應該指出的是,中共雖承認自辛亥革命為發端的民主革命傳統,並奉孫中山先生為先行者(雖然實質上加以否定),但在此基礎上,倘若不改「中華民國」國號,並將內戰解釋為革命陣營內部權爭,再逐步修改中華民國憲法,就營造了合於法統的假象。遺憾的是,毛澤東卻為自身本質和慫恿他「開國改元」者的迷惑,遂有「中華人民共和國」之建立。中共政權遂成為無源之水,無本之木。倘無改元一事,續上法統,後來的聯合國席位之爭,兩個中國之爭,又從何談起?如果辛灝年的理論成立,「中華人民共和國」不過是「中華民國」歷史上一段專制復辟期,那末,這個被毛澤東「誤失」的「中華民國」法統,就可能正是結束一黨專政,歸宗認祖,存亡絕續之國脈所在。法、英、俄等國莫不於數十年後回到被顛覆的「第一共和」去接續法統,再造共和,或可為鑒。我想,這致命的挑戰並非辛灝年先生之本意。他走入歷史,披荊斬棘,本是為一部歷史小說追尋「真實」的足跡。不想跋涉十年有四,收獲甚豐,竟有許多奇花異卉得於料想之外。這正是誠實學術勞動的收獲。文學忌諱主題先行,尤忌政治主題先行,想必各類學術亦然。但真實必然殺傷謊言,真實必然向四面八方投射出神奇的評判力。這本來是真實一詞題中應有之意。
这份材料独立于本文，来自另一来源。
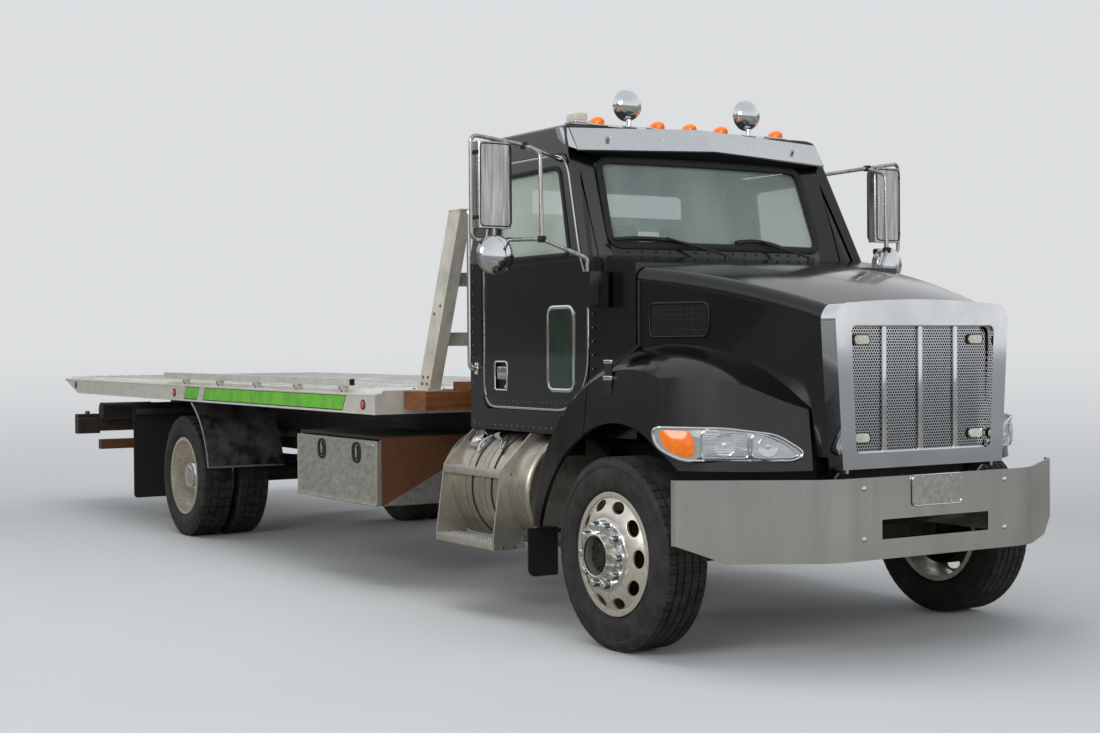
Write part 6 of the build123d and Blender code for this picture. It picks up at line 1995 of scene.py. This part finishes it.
    def camera(self) -> None:
        """The camera from its place, its yaw, pitch and roll, and its focal length in pixels of the photograph."""
        yaw, pitch, roll = (math.radians(a) for a in (self.yaw, self.pitch, self.roll))
        ahead = Vector((math.cos(yaw) * math.cos(pitch), math.sin(yaw) * math.cos(pitch), math.sin(pitch)))
        right = ahead.cross(Vector((0, 0, 1))).normalized()
        up = right.cross(ahead)
        right, up = (right * math.cos(roll) + up * math.sin(roll), up * math.cos(roll) - right * math.sin(roll))
        data = bpy.data.cameras.new("photo_camera")
        data.sensor_width = self.sensor_mm
        data.sensor_fit = "HORIZONTAL"
        data.lens = self.focal_px / self.frame_px * data.sensor_width
        data.clip_end = self.farthest
        obj = bpy.data.objects.new("photo_camera", data)
        obj.matrix_world = Matrix((
            (right.x, up.x, -ahead.x, self.camera_at[0]),
            (right.y, up.y, -ahead.y, self.camera_at[1]),
            (right.z, up.z, -ahead.z, self.camera_at[2]),
            (0.0, 0.0, 0.0, 1.0)))
        bpy.context.scene.collection.objects.link(obj)
        bpy.context.scene.camera = obj


def repaint(frame: dict, paints: Paintbox) -> None:
    """Give every CAD node that stays its finish.

    Args:
        paints: the finishes.
    """
    looks = {
        Look.CHASSIS: ("frame_rails", "axles", "drive_shaft", "leaf_springs", "knuckle_right", "knuckle_left",
                       "tie_rod"),
        Look.FENDER: ("rear_fenders",),
        Look.TANK: ("fuel_tanks",),
        Look.RAIL: ("deck", "rub_rail"),
        Look.CREAM: ("headboard",),
        Look.BRIGHT_SHEET: ("tank_steps",),
        Look.CAST: ("engine_block", "radiator"),
        Look.BUMPER: ("bumper",),
        Look.CHROME: ("grille_surround", "grab_handles"),
        Look.BRUSHED: ("mirror_right", "mirror_left"),
        Look.STAINLESS: ("sun_visor", "grille_screen"),
        Look.ENAMEL: ("cab_shell", "door_right", "door_left", "hood_shell", "fender_rears"),
        Look.GLASS: ("cab_glass",),
        Look.DOOR_GLASS: ("door_glass_right", "door_glass_left"),
        Look.LENS: ("headlamps",),
        Look.AMBER: ("roof_lamps",),
        Look.GREY_PLASTIC: ("dashboard",),
        Look.BLACK_PLASTIC: ("steering_wheel",),
        Look.SEAT_CLOTH: ("seats",),
        Look.WHEEL: ("front_wheel_right", "front_wheel_left", "rear_wheels_right", "rear_wheels_left"),
        Look.TYRE: ("front_tyre_right", "front_tyre_left", "rear_tyres_right", "rear_tyres_left"),
        Look.RUBBER: ("mud_flaps",),
        Look.GALVANISED: ("tool_boxes", "toolbox_door_right", "toolbox_door_left"),
        Look.TIMBER: ("headboard_timbers",),
        Look.WORN_STEEL: ("tilt_frame", "tilt_barrels", "winch_stand", "winch_drum", "lift_boom", "lift_bar",
                          "exhaust"),
        Look.ROD: ("tilt_rods",),
        }
    for look, names in looks.items():
        for name in names:
            node = frame["nodes"][name]
            if not node.material_slots:
                node.data.materials.append(None)
            for place in node.material_slots:
                place.material = paints[look]


def main() -> None:
    """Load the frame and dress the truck."""
    logging.basicConfig(level=logging.INFO, format="%(name)s %(message)s")
    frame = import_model()
    Studio().build()
    paints = Paintbox()
    repaint(frame, paints)
    for part in (Tyres, FrontWheels, WheelTrim, Grille, Headlamp, Bumper, DoorDress, Windscreen, RoofLamps,
                 Mirrors, CabFittings, Seats, BedDress, BoxDress, TankDress, ChassisDress, HoodDress):
        part(paints).build()
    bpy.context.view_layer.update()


if __name__ == "__main__":
    main()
無論公開演講或私下交談,辛灝年先生都一次再次強調,倘若沒有大陸學者反思歷史在前,他的成就是難以想像的。此乃肺腑之言。因為無論這個時代在權力與金錢的交相誘迫之下已經墮落到了何種地步,總有人秉承著「威武不能屈,富貴不能淫,貧賤不能移」的古訓側身戰斗,辛灝年無非是其中之一。因此,本書既是辛灝年的著作,也是中國大陸知識分子群體智慧的結晶。